(3D code data)

--------------------------------

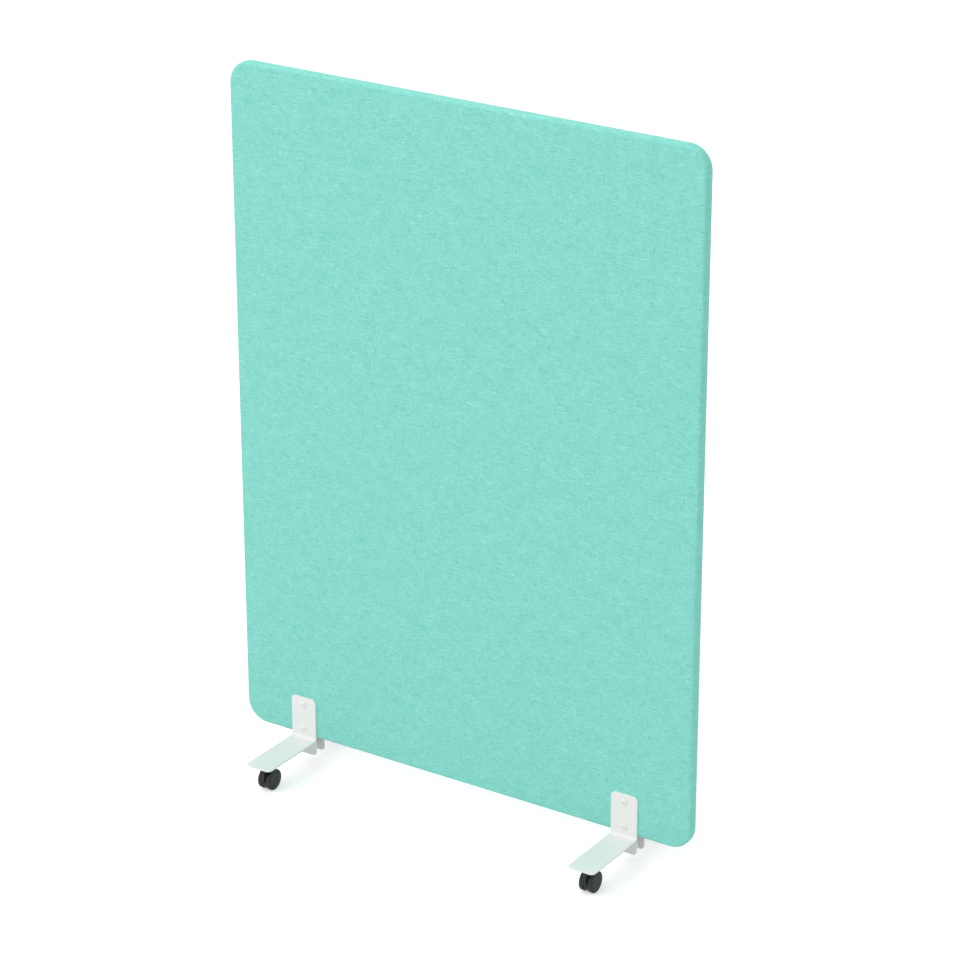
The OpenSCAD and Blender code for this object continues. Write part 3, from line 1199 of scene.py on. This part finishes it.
@dataclass
class Studio:
    """The white floor, the even light of the room and the soft lamps."""

    floor_size: float = 16.0
    room_light: float = 0.76
    aim: tuple[float, float, float] = (0.0, 0.0, 0.9)
    lamps: tuple[SoftLamp, ...] = (
        SoftLamp("key_lamp", 765.0, 7.5, (-5.4, -9.6, 10.95)),
        SoftLamp("top_lamp", 60.0, 4.0, (0.4, 1.0, 7.0)),
    )

    def floor(self) -> bpy.types.Object:
        """Lays the floor.

        Returns:
            The floor's object.
        """
        half = self.floor_size / 2
        square = [(-half, -half, 0), (half, -half, 0), (half, half, 0), (-half, half, 0)]
        data = bpy.data.meshes.new("studio_floor")
        data.from_pydata(square, [], [(0, 1, 2, 3)])
        piece = bpy.data.objects.new("studio_floor", data)
        bpy.context.scene.collection.objects.link(piece)
        StudioFloor().dress(piece)
        return piece

    def room(self) -> None:
        """Fills the room with even light, which the camera sees as plain white."""
        world = bpy.data.worlds.new("studio_room")
        world.use_nodes = True
        bpy.context.scene.world = world
        graph = Graph(world.node_tree)
        camera = graph.node("ShaderNodeLightPath", None, None, "Is Camera Ray")
        glossy = graph.node("ShaderNodeLightPath", None, None, "Is Glossy Ray")
        passed = graph.node("ShaderNodeLightPath", None, None, "Is Transmission Ray")
        seen = (camera + glossy + passed).span(0.0, 1.0)
        strength = graph.choose(seen, self.room_light, 1.0)
        back = graph.node("ShaderNodeBackground", None, {"Color": WHITE, "Strength": strength})
        graph.node("ShaderNodeOutputWorld", None, {"Surface": back})

    def build(self) -> None:
        """Sets up the floor, the room's light and the lamps."""
        self.floor()
        self.room()
        for lamp in self.lamps:
            lamp.hang(Vector(self.aim))
        bpy.context.scene.view_settings.view_transform = "Standard"
        LOG.info("studio: floor %.0f m, %d lamps", self.floor_size, len(self.lamps))


@dataclass
class PhotoCamera:
    """The camera at the photograph's viewpoint."""

    yaw: float = 33.35
    pitch: float = 22.86
    roll: float = -0.06
    distance: float = 7.506
    focal_px: float = 3447.0
    target: tuple[float, float, float] = (0.045, 0.0, 0.826)

    def build(self) -> bpy.types.Object:
        """Makes the camera the scene's own.

        Returns:
            The camera's object.
        """
        yaw, pitch, roll = (math.radians(a) for a in (self.yaw, self.pitch, self.roll))
        back = Vector((math.sin(yaw) * math.cos(pitch), -math.cos(yaw) * math.cos(pitch),
                       math.sin(pitch)))
        level = (-back).cross(Vector((0, 0, 1))).normalized()
        rise = level.cross(-back)
        right = level * math.cos(roll) + rise * math.sin(roll)
        up = rise * math.cos(roll) - level * math.sin(roll)
        data = bpy.data.cameras.new("photo_camera")
        data.sensor_width = SENSOR_WIDTH
        data.lens = self.focal_px / PHOTO_SIDE * SENSOR_WIDTH
        piece = bpy.data.objects.new("photo_camera", data)
        bpy.context.scene.collection.objects.link(piece)
        spot = Vector(self.target) + back * self.distance
        turn = Matrix((right, up, back)).transposed().to_4x4()
        piece.matrix_world = Matrix.Translation(spot) @ turn
        bpy.context.scene.camera = piece
        return piece


def main() -> None:
    """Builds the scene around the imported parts."""
    logging.basicConfig(level=logging.INFO, format="%(message)s")
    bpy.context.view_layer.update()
    PhotoCamera().build()
    Studio().build()
    Upholstery().build()
    PanelInside().dress()
    for face in Face:
        for side in Side:
            BracketFoot(face, side).build()


if __name__ == "__main__":
    main()
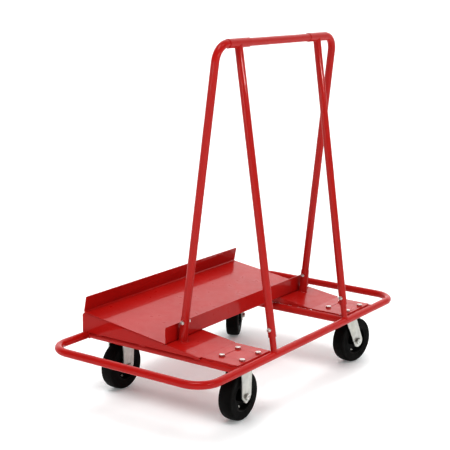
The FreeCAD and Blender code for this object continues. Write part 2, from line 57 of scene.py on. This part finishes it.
TUBE_R = half_size("bumper_loop").z
LOOP_Z = middle("bumper_loop").z
LOOP_SIDE = half_size("bumper_loop").y - TUBE_R        # to the tube centre line
TUBE_TOP = LOOP_Z + TUBE_R


# ---- camera, light and floor ------------------------------------------------------------------
CAMERA_AT = Vector((-3.180, -2.133, 1.375))
CAMERA_TURN = 55.53       # degrees from +Y toward +X
CAMERA_DROP = 12.47       # degrees below the horizon
CAMERA_ROLL = 0.92
SENSOR, LENS = 36.0, 93.54


def make_camera():
    turn, drop, roll = (math.radians(v) for v in (CAMERA_TURN, CAMERA_DROP, CAMERA_ROLL))
    look = Vector((math.sin(turn) * math.cos(drop), math.cos(turn) * math.cos(drop), -math.sin(drop)))
    right = Vector((math.cos(turn), -math.sin(turn), 0))
    up = right.cross(look)
    right, up = right * math.cos(roll) + up * math.sin(roll), up * math.cos(roll) - right * math.sin(roll)
    data = bpy.data.cameras.new("camera")
    data.sensor_width, data.lens = SENSOR, LENS
    data.clip_start, data.clip_end = 0.05, 500
    camera = bpy.data.objects.new("camera", data)
    SCENE.collection.objects.link(camera)
    camera.matrix_world = Matrix.Translation(CAMERA_AT) @ Matrix((right, up, -look)).transposed().to_4x4()
    SCENE.camera = camera


SKY_FRONT, SKY_BACK = 0.24, 1.85      # studio walls: dim before the object, bright behind it
SKY_WAY = (0.80, 0.56, 0.10)          # toward the bright wall
SKY_BLEND = (0.10, 0.95)              # where the dim walls start to brighten, and where they are full
SUNS = (("softbox", (-0.42, -0.12, 1.5), 1.31, 29.0),                    # name, direction, power, angle
        ("sparkle", (0.22, -0.70, 0.75), 0.24, 12.0))
STRIPS = (("strip_front", (-1.45, -3.45, 1.64), (0.55, -3.60, 1.50), 0.10, 24.0),     # two ends, width, power
          ("strip_side", (-3.75, 0.05, 0.60), (-3.75, 0.05, 1.15), 0.13, 15.0))
STRIP_AIM = Vector((0, -0.15, 1.1))


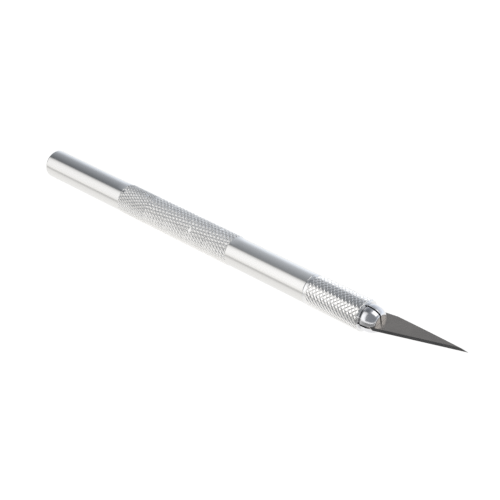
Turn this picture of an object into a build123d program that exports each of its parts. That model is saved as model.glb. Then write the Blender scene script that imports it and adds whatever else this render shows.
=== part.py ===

--------------------------------

Instructions for the task. Everything from the line containing "The FreeCAD and" down to the line containing "SENSOR, LENS = 36.0, 93.54" should be repeated exactly, with both end lines kept and no other lines added.

Response below.
The FreeCAD and Blender code for this object continues. Write part 2, from line 57 of scene.py on. This part finishes it.
TUBE_R = half_size("bumper_loop").z
LOOP_Z = middle("bumper_loop").z
LOOP_SIDE = half_size("bumper_loop").y - TUBE_R        # to the tube centre line
TUBE_TOP = LOOP_Z + TUBE_R


# ---- camera, light and floor ------------------------------------------------------------------
CAMERA_AT = Vector((-3.180, -2.133, 1.375))
CAMERA_TURN = 55.53       # degrees from +Y toward +X
CAMERA_DROP = 12.47       # degrees below the horizon
CAMERA_ROLL = 0.92
SENSOR, LENS = 36.0, 93.54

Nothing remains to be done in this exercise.